Voici Loren B. raisonnable partisan du F-22 pour le Japon: «The Japanese government has been asking Washington for years to be allowed access to the stealthy F-22, which it regards as uniquely suited to its security needs. Those needs arise from being located in close proximity to Russia, China and North Korea – all of which test missiles and fly military aircraft in the area around the Japanese home islands. If you were living in such a neighborhood, then you too would probably want to have a potent deterrent against aggression, and Japan has decided that buying the F-22 is the next best thing to having its own nuclear arsenal.»

...Et Loren B., version pro-F-22, enchaînant en se demandant comment on peu s’intéresser au F-35.

»There are plenty of other fighters that the Japanese could buy, but with the exception of the U.S. F-35 joint strike fighter, none of them is stealthy. Stealth would probably be necessary to successfully penetrate enemy airspace if the Tokyo government decided it needed to preempt missiles being readied for launch. But according to an article published in Air Force magazine last December, the F-35 isn't as stealthy as the F-22 in some aspects. It also isn't as fast; it isn't as maneuverable; it can't fly as high; and it can't go as far when flying supersonic missions. So Tokyo wants the F-22, a desire its defense minister reiterated just last week.
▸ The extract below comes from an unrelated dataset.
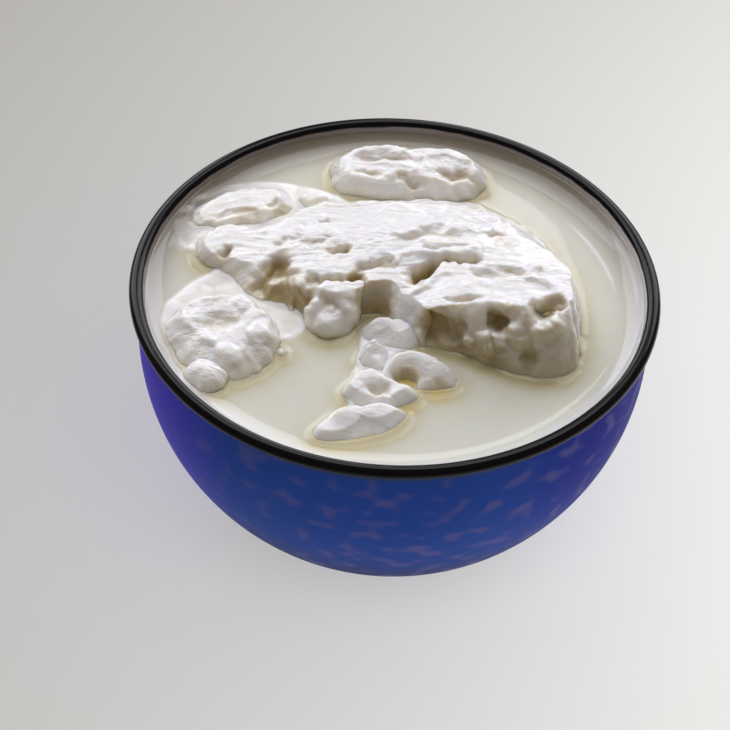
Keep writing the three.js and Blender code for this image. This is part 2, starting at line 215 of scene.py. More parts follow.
def bodyArc(inset, low, high, steps):
    # the sphere's arc in section, inset inside the body, between two heights
    radius = bowlSizes["bodyRadius"] - inset
    middle = bowlHeight - bowlSizes["bodyCentreDrop"]
    angle = np.linspace(math.asin((low - middle) / radius), math.asin((high - middle) / radius), steps)
    return np.stack([radius * np.cos(angle), middle + radius * np.sin(angle)], 1)


def rollArc(start, end, steps):
    # the rolled rim's ellipse in section, between two angles in degrees
    angle = np.radians(np.linspace(start, end, steps))
    wide, tall = bowlSizes["rollHalfWidth"], bowlSizes["rollHalfHeight"]
    return np.stack([rimRadius - wide + wide * np.cos(angle), bowlHeight - tall + tall * np.sin(angle)], 1)


def makeBowl(outside, inside):
    # The section, from the middle of the base out, up, over the roll and back down inside,
    # carried round the axis: x = r cos a, y = r sin a.
    s = bowlSizes
    foot = bowlHeight - 2 * s["rollHalfHeight"]
    base = s["baseRadius"]
    bodyRows, rollRows, insideRows = 44, 34, 40
    rollStart, rollEnd = -105, 180
    under = [[0, 0], [base * 0.5, 0], [base - 0.5, 0], [base, 0.02], [base + 1.2, 0.18], [base + 2.3, 0.5]]
    section = np.vstack([
        under,
        bodyArc(0, s["turnHeight"], foot, bodyRows),
        rollArc(rollStart, rollEnd, rollRows),
        bodyArc(s["wall"], s["wall"] + s["turnHeight"], foot, insideRows)[::-1],
        [[base + 1.5, s["wall"] + 0.4], [base - 1, s["wall"]], [base * 0.5, s["wall"]], [0, s["wall"]]],
    ])
    turn = np.linspace(0, 2 * math.pi, s["columns"], endpoint=False)
    radius, height = section[:, :1], section[:, 1:]
    points = np.stack([radius * np.cos(turn), radius * np.sin(turn), height + 0 * turn], -1)
    # along is the length along the section, which the enamel's three colours follow
    steps = np.hypot(*np.diff(section, axis=0).T)
    along = np.concatenate([[0], np.cumsum(steps)])
    rollFoot = len(under) + bodyRows
    rollTop = rollFoot + (rollRows - 1) * (90 - rollStart) // (rollEnd - rollStart)
    # painted shade on the far side of the inner wall, above the whey
    paintedFarShade = np.clip(0.5 + 0.75 * np.cos(turn - s["farTurn"]), 0, 1)
    values = {"fromRimTop": (along - along[rollTop])[:, None] + 0 * turn,
              "paintedFarShade": paintedFarShade + 0 * height}
    piece = gridMesh("enamelBowl", points, values)
    dress(piece, outside, "enamel", "bowl")
    piece.data.materials.append(inside)
    rows = np.repeat(np.arange(len(section) - 3) >= rollFoot, s["columns"])
    caps = np.repeat([False, True], s["columns"])
    piece.data.polygons.foreach_set("material_index", np.concatenate([rows, caps]).astype(np.int32))


def wanderingEdge(tree, place):
    # length along the section from the top of the rolled rim, shifted a few tenths of a millimetre
    wander = noise(tree, (place, "Object"), {"Scale": 140.0, "Detail": 2.0})
    offset = addNode(tree, "ShaderNodeMath", {"operation": "MULTIPLY_ADD"}, {1: 0.9, 2: -0.45},
                     {0: wander})
    return addNode(tree, "ShaderNodeMath", {"operation": "ADD"}, {},
                   {0: attribute(tree, "fromRimTop"), 1: (offset, 0)}), 0


def orangePeel(tree, place):
    # fired glass is never quite flat: soft waves a few millimetres across
    peel = noise(tree, (place, "Object"), {"Scale": 260.0, "Detail": 1.0})
    return addNode(tree, "ShaderNodeBump", {}, {"Strength": 0.05, "Distance": 0.0004},
                   {"Height": peel}), 0


def makeMottledEnamel():
    # Blue enamel outside, worn matt: glass fired on steel, IOR about 1.5, with paler mauve flecks
    # drawn out round the bowl. A greenish grey edge lies between it and the black rim.
    material, tree = newMaterial("mottledEnamel")
    place = addNode(tree, "ShaderNodeTexCoord")
    edge = wanderingEdge(tree, place)
    # flecks 3 to 8 mm long, drawn out sideways: the pattern is finer in height than round the bowl
    stretch = addNode(tree, "ShaderNodeMapping", {}, {"Scale": (180.0, 180.0, 240.0)},
                      {"Vector": (place, "Object")})
    fleckNoise = noise(tree, (stretch, 0), {"Scale": 1.0, "Detail": 0.3, "Roughness": 0.4})
    fleck = mapRange(tree, fleckNoise, 0.5, 0.78, high=0.6)
    # they thin out towards one side
    sides = addNode(tree, "ShaderNodeSeparateXYZ", {}, {}, {"Vector": (place, "Object")})
    dense = mapRange(tree, (sides, "X"), -0.06, 0.0, low=0.35, kind="LINEAR")
    flecks = addNode(tree, "ShaderNodeMath", {"operation": "MULTIPLY"}, {}, {0: fleck, 1: dense}), 0
    cloud = noise(tree, (place, "Object"), {"Scale": 35.0, "Detail": 2.0})
    colour = mixColours(tree, cloud, "#2c52b4", "#244cac")
    for factor, code in [
        (mapRange(tree, (sides, "Z"), 0.036, 0.008, high=0.95), "#021654"),  # painted shade, darker near the base
        (mapRange(tree, (sides, "X"), -0.034, -0.064), "#4a3ade"),           # painted sheen, violet at the left
        (mapRange(tree, (sides, "X"), 0.024, 0.06, high=0.9), "#12109a"),    # painted shade, darker violet-blue at the right
        (flecks, "#6d67a8"),
        (mapRange(tree, edge, -9.6, -8.0, high=0.7), "#46535a"),             # the greenish grey edge
        (mapRange(tree, edge, -8.3, -6.9), "#0c0a0b"),                       # the black rim
    ]:
        colour = mixColours(tree, factor, colour, code)
    finishMaterial(tree, {"Roughness": 0.5, "IOR": 1.5, "Specular IOR Level": 0.06},
                   {"Base Color": colour, "Normal": orangePeel(tree, place)})
    return material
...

»This would seem to be what Secretary Gates calls a “no-brainer” decision. The Japanese have been reliable security partners of America for half a century, and they have a clear defensive need for the best fighter available. Not only can they afford the cost of modifying the F-22's sensitive technology to make it transferable, but once it is delivered they can carry more of the security burden in an important region (the U.S. deployed a dozen F-22s to Okinawa in May). The burden for both countries would be eased if they were flying similar fighters, and let's face it: America could use the export earnings. So why not sell Japan the 50 or so fighters they say they need?»

Les rapports entre le F-22 et le F-35 (JSF) dans le chef des commentateurs-promoteurs du domaine ressemblent à un jeu de yo-yo, ou un jeu de chaises musicales à capacités éjectables. Tantôt l’un (le F-22) disparaît corps et bien et l’autre (le F-35) apparaît soudain comme le seul qui puisse jamais être considéré sérieusement; tantôt le premier (F-22) renaît de ses cendres et le second (F-35) n’est même plus un “brillant second” et fort proche d’être considéré comme un usurpateur…

D’où il ressort de ces diverses indications et, disons, selon un raisonnement à plusieurs étages, que les rumeurs initiales sont plus que fondées et ne cessent de se renforcer. Le F-22 pourrait avoir un destin à l’exportation et, dès lors, se poserait la question de sa relance au niveau national malgré le veto de Gates contre de nouveaux F-22 pour l'USAF. En fait, la décision d'exporter amènerait un trouble général et certain dans la vie déjà compliquée des plans pour l’avenir des avions de combat aux USA.

• Si, finalement, un marché se faisait entre les USA et le Japon concernant le F-22, il faudrait un certain temps (on parle de deux années) avant que la version export pour le Japon soit prête; c’est une perspective optimiste, comme l’on se doute, et le délai cité est un minimum… Cela impliquerait, d’ici là, de laisser la chaîne de production du F-22 en activité même limitée, c’est-à-dire avec une commande supplémentaire pour l’USAF. Cela rencontrerait parfaitement le désir de nombre de parlementaires, au point où l’on pourrait même imaginer l’opération inverse: que certains, y compris des parlementaires, favorisent une exportation du F-22 au Japon pour faire évoluer les choses de façon à forcer à une commande supplémentaire de F-22 pour l’USAF, – malgré Gates et son allergie au F-22.

• Du coup, nous retomberions dans la concurrence entre le F-22 et le F-35, cette fois au détriment du F-35 qu’on cherche à tout prix à accélérer, accélération pour laquelle il faut de l’argent supplémentaire, alors qu’au contraire il faudrait envisager de ponctionner l’actuelle programmation budgétaire du F-35 pour commander des F-22 supplémentaires…

• On ne vous parle pas, sinon en passant, du fait que l'exportation du F-22 vers le Japon renforcerait le parti de ceux qui, en Australie, s'opposent à l'achat du JSF et pensent que le F-22 ferait bien mieux l'affaire...

Ouf! Si l’on n’a percé le secret du mouvement perpétuel, on détient au moins celui de la furtivité de l’hypothèse.